The Skeleton Road by Val McDermid

I’ve got some Scottish writers I enjoy reading, like Michel Faber and Denise Mina, and am on the lookout for more. I am new to Val Mc Dermid. I’ve seen some of the PBS series Wire in the Blood,  but knew this was a stand alone book, so I didn’t know what to expect from this novel.

The story moves from Edinburgh, to Oxford and Croatia,  and involves serveral different points of view.
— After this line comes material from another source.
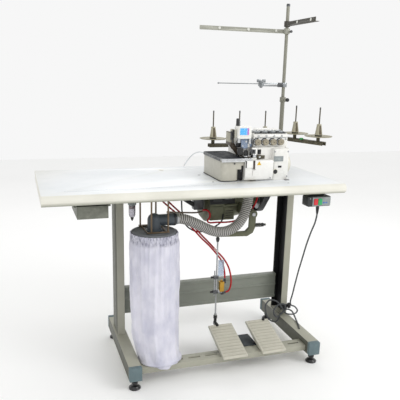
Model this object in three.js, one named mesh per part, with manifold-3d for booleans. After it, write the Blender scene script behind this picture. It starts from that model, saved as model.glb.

There are two investigations: one conducted by Scottish police into the murder of a man whose skeleton are found in a turreted nook on the roof of a condemned building and the other conducted by two ill-equipped International Criminal Tribunal for the Former Yugoslavia (ICTY) lawyers, who are trying to discover who is responsible for a security leak that has led to the execution-style murders of a number of war criminals. These two investigations are related, and are woven in with the memories of an Oxford academic who lived through the siege of Dubrovnik during the Croatian War of Independence. While I enjoyed the sections with DCI Karen Pirie and her subordinate “Mint” (though really, her friend the forensic anthropologist is called Dr. River Wilde? Yeesh) as pure procedural , the part about the lawyers dragged for me. Maggie Blakes remembrances of her time in Dubrovnik, though, were rather compelling and just plain horrific at times. These three threads didn’t always gel for me, like they were three different endeavors mashed together. But overall it was a decent effort.  I listened to the audiobook and for the most part enjoyed the different accents and idioms, just had to back track a few times through particularly thick brogues.